= Robb Moss =

American documentary filmmaker

Robb Moss is an American documentary filmmaker and chair of the Department of Visual and Environmental Studies at Harvard University. Notable works by Moss include the films Containment, The Same River Twice, Secrecy, and The Tourist. His films are often about the passage of time and its effect on characters, stories, and memories. His films have screened at various festivals.

==Early life==
Moss was the first person in his family to attend college. While at UC Berkeley in the 1960s, he fell in love with motion pictures. Later, he studied at M.I.T. in the 1970's where he was a student of the pioneering documentary filmmakers Ed Pincus and Richard Leacock.

==River Film Trilogy==
During the 1970s, Robb Moss acted as a river guide on the Colorado River with a group of friends: Barry, Jeff Golden, Cathy Shaw, Jim and Danny. They lived in a communal, nudist, naturalist lifestyle during this time. Moss began documenting these journeys on 16mm film in 1978, the first motion picture that came from these lyrical captures was Riverdogs (released in 1982). The film was made over a thirty-five day excursion through the Grand Canyon down the Colorado River.

Twenty years later, Moss released The Same River Twice, a sequel to Riverdogs. The follow-up tracks the lives of the same five characters, with Moss filming and commenting off camera. The group, now middle aged, have a different relationship with the natural world, themselves, each other and the Colorado River. The film premiered at the Sundance Film Festival and went on to be nominated for the Truer Than Fiction Award and the Grand Jury Prize at the 2004 Film Independent Spirit Awards.

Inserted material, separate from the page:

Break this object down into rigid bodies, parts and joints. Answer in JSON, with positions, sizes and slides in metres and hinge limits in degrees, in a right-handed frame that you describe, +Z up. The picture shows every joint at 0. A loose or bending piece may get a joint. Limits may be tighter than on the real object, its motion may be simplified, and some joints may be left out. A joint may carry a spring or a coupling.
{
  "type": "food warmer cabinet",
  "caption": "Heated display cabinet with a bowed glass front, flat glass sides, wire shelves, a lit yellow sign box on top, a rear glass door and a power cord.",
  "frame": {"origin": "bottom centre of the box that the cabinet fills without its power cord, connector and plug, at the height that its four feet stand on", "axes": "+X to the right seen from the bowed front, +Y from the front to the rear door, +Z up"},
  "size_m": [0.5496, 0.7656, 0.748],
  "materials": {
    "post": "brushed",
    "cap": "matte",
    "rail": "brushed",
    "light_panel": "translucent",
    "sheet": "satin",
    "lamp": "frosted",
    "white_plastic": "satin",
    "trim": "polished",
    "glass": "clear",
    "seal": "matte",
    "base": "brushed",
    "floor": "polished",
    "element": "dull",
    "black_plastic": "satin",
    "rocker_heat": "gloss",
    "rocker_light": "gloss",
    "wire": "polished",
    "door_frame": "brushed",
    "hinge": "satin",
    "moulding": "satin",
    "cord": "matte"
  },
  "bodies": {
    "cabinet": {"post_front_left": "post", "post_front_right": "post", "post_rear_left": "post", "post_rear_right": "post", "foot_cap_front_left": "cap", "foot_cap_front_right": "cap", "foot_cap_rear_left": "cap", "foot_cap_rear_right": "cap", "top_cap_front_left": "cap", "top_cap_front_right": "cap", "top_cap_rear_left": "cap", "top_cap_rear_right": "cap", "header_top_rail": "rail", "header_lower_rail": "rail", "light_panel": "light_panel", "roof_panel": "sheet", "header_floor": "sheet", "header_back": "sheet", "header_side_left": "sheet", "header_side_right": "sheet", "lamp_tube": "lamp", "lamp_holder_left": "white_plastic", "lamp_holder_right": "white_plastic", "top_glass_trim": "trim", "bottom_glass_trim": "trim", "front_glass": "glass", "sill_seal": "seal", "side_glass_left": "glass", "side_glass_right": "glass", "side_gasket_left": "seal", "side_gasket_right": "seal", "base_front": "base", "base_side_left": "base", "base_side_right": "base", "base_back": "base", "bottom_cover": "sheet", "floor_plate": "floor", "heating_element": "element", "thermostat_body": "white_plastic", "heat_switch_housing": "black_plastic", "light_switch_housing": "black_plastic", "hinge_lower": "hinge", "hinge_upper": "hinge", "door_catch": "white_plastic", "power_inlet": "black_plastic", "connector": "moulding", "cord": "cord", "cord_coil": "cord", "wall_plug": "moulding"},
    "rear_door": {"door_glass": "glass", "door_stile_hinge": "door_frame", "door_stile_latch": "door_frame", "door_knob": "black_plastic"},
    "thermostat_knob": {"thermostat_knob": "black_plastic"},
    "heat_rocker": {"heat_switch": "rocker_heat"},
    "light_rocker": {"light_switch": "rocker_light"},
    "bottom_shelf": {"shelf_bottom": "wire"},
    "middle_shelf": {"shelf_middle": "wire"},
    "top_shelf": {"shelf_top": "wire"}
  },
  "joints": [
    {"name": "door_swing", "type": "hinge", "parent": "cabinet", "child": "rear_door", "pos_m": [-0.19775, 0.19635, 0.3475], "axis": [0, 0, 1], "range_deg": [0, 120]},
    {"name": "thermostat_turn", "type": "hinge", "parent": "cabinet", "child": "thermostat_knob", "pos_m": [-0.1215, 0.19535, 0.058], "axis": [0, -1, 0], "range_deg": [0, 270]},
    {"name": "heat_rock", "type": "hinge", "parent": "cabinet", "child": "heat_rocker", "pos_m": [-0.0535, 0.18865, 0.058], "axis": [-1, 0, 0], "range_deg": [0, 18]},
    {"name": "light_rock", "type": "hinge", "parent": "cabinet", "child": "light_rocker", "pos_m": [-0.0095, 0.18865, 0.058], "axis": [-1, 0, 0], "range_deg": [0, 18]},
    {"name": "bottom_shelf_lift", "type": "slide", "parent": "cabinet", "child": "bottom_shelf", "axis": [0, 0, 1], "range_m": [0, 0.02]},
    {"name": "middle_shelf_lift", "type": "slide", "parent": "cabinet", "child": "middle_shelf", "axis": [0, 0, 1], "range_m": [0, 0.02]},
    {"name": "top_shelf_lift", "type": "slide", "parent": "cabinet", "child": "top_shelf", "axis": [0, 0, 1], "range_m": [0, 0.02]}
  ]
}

Another two decades would pass before a third film in the trilogy would be released, with 2025's The Bend in the River. The film follows Barry, Jeff, Cathy, Jim, Danny and Moss himself as they enter old age, which proves to be a poignant juxtaposition with images from the previous films. The film premiered at the Telluride Film Festival and went on to screen at the True/False Film Festival, Woodstock Film Festival, Full Frame Documentary Film Festival and the Museum of the Moving Image.

==Other Projects==
In 2008, Moss and Peter Galison directed Secrecy (film), which documents classified government secrets, state bureaucracy and the world government's ability to hide information from the public The film contains interviews with members of the Central Intelligence Agency and the National Security Agency. It premiered at the Sundance Film Festival.

Moss's project, Containment, is about the disposition of nuclear waste for now and for the next 10,000 years. Co-directed with Peter Galison, the film premiered at Full Frame in 2015.

==Academic Life==
Robb Moss is a member of the Academy of Motion Picture Arts and Sciences. The Sundance Institute’s Doc Edit Labs have relied on Moss as a creative advisor since their inception in 2004. For eight years, he served as a Board Director for ITVS. For the past 40 years Moss has taught filmmaking at Harvard University, at one point he was the chair of the Department of Art, Film, and Visual Studies.